§ INFORMATION PROVIDED
* start *
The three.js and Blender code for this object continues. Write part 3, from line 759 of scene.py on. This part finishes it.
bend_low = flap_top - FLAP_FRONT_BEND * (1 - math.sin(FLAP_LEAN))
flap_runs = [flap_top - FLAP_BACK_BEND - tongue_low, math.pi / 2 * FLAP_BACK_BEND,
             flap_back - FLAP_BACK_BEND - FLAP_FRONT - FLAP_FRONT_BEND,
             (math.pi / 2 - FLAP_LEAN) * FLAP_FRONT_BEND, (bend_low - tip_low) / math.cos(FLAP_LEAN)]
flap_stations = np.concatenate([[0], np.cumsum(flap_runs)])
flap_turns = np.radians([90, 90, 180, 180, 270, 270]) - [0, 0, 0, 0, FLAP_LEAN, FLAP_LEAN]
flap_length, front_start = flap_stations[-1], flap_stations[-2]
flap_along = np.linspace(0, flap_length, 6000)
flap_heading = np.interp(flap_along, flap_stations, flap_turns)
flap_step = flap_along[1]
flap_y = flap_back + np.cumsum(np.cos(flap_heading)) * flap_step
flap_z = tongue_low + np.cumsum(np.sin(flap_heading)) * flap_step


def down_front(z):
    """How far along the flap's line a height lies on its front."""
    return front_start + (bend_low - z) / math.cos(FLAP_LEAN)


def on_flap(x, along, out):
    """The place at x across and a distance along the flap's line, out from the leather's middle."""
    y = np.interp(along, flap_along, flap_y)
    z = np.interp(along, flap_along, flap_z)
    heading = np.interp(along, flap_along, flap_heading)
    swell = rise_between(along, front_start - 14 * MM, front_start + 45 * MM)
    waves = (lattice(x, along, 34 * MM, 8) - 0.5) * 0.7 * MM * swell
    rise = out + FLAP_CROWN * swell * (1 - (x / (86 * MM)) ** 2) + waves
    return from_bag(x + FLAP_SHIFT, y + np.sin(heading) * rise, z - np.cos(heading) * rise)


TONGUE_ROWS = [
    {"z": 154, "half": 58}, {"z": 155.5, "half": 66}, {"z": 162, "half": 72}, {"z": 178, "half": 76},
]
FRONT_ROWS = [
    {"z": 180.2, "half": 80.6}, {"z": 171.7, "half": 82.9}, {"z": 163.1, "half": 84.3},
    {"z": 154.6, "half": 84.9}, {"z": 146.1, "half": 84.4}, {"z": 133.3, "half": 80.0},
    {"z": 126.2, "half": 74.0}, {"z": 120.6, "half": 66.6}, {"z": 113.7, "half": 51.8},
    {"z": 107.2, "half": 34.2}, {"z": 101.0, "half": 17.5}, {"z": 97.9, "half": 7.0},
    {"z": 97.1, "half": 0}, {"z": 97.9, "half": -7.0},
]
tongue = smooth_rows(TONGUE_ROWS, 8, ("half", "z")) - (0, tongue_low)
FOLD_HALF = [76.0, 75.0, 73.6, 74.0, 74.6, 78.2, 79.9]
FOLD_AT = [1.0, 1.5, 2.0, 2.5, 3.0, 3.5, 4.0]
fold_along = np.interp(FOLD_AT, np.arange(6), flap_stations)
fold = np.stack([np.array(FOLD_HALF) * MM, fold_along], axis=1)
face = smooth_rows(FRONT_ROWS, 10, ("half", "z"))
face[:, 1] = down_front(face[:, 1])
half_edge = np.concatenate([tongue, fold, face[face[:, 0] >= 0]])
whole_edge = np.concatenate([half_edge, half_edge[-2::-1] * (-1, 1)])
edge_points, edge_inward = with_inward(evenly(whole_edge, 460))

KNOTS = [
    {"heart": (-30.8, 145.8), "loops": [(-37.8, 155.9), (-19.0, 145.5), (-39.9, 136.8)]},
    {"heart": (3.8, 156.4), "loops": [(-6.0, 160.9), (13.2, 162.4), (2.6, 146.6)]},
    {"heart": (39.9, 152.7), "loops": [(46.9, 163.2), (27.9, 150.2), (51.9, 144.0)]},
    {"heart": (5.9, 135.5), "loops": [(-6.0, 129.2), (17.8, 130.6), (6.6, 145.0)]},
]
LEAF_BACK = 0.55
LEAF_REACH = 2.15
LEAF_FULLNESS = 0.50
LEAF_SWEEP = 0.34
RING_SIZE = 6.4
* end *
§ GIVEN TASK
Take the material above and return all of it exactly.

§ ANSWER TO THE EXERCISE
The three.js and Blender code for this object continues. Write part 3, from line 759 of scene.py on. This part finishes it.
bend_low = flap_top - FLAP_FRONT_BEND * (1 - math.sin(FLAP_LEAN))
flap_runs = [flap_top - FLAP_BACK_BEND - tongue_low, math.pi / 2 * FLAP_BACK_BEND,
             flap_back - FLAP_BACK_BEND - FLAP_FRONT - FLAP_FRONT_BEND,
             (math.pi / 2 - FLAP_LEAN) * FLAP_FRONT_BEND, (bend_low - tip_low) / math.cos(FLAP_LEAN)]
flap_stations = np.concatenate([[0], np.cumsum(flap_runs)])
flap_turns = np.radians([90, 90, 180, 180, 270, 270]) - [0, 0, 0, 0, FLAP_LEAN, FLAP_LEAN]
flap_length, front_start = flap_stations[-1], flap_stations[-2]
flap_along = np.linspace(0, flap_length, 6000)
flap_heading = np.interp(flap_along, flap_stations, flap_turns)
flap_step = flap_along[1]
flap_y = flap_back + np.cumsum(np.cos(flap_heading)) * flap_step
flap_z = tongue_low + np.cumsum(np.sin(flap_heading)) * flap_step


def down_front(z):
    """How far along the flap's line a height lies on its front."""
    return front_start + (bend_low - z) / math.cos(FLAP_LEAN)


def on_flap(x, along, out):
    """The place at x across and a distance along the flap's line, out from the leather's middle."""
    y = np.interp(along, flap_along, flap_y)
    z = np.interp(along, flap_along, flap_z)
    heading = np.interp(along, flap_along, flap_heading)
    swell = rise_between(along, front_start - 14 * MM, front_start + 45 * MM)
    waves = (lattice(x, along, 34 * MM, 8) - 0.5) * 0.7 * MM * swell
    rise = out + FLAP_CROWN * swell * (1 - (x / (86 * MM)) ** 2) + waves
    return from_bag(x + FLAP_SHIFT, y + np.sin(heading) * rise, z - np.cos(heading) * rise)


TONGUE_ROWS = [
    {"z": 154, "half": 58}, {"z": 155.5, "half": 66}, {"z": 162, "half": 72}, {"z": 178, "half": 76},
]
FRONT_ROWS = [
    {"z": 180.2, "half": 80.6}, {"z": 171.7, "half": 82.9}, {"z": 163.1, "half": 84.3},
    {"z": 154.6, "half": 84.9}, {"z": 146.1, "half": 84.4}, {"z": 133.3, "half": 80.0},
    {"z": 126.2, "half": 74.0}, {"z": 120.6, "half": 66.6}, {"z": 113.7, "half": 51.8},
    {"z": 107.2, "half": 34.2}, {"z": 101.0, "half": 17.5}, {"z": 97.9, "half": 7.0},
    {"z": 97.1, "half": 0}, {"z": 97.9, "half": -7.0},
]
tongue = smooth_rows(TONGUE_ROWS, 8, ("half", "z")) - (0, tongue_low)
FOLD_HALF = [76.0, 75.0, 73.6, 74.0, 74.6, 78.2, 79.9]
FOLD_AT = [1.0, 1.5, 2.0, 2.5, 3.0, 3.5, 4.0]
fold_along = np.interp(FOLD_AT, np.arange(6), flap_stations)
fold = np.stack([np.array(FOLD_HALF) * MM, fold_along], axis=1)
face = smooth_rows(FRONT_ROWS, 10, ("half", "z"))
face[:, 1] = down_front(face[:, 1])
half_edge = np.concatenate([tongue, fold, face[face[:, 0] >= 0]])
whole_edge = np.concatenate([half_edge, half_edge[-2::-1] * (-1, 1)])
edge_points, edge_inward = with_inward(evenly(whole_edge, 460))

KNOTS = [
    {"heart": (-30.8, 145.8), "loops": [(-37.8, 155.9), (-19.0, 145.5), (-39.9, 136.8)]},
    {"heart": (3.8, 156.4), "loops": [(-6.0, 160.9), (13.2, 162.4), (2.6, 146.6)]},
    {"heart": (39.9, 152.7), "loops": [(46.9, 163.2), (27.9, 150.2), (51.9, 144.0)]},
    {"heart": (5.9, 135.5), "loops": [(-6.0, 129.2), (17.8, 130.6), (6.6, 145.0)]},
]
LEAF_BACK = 0.55
LEAF_REACH = 2.15
LEAF_FULLNESS = 0.50
LEAF_SWEEP = 0.34
RING_SIZE = 6.4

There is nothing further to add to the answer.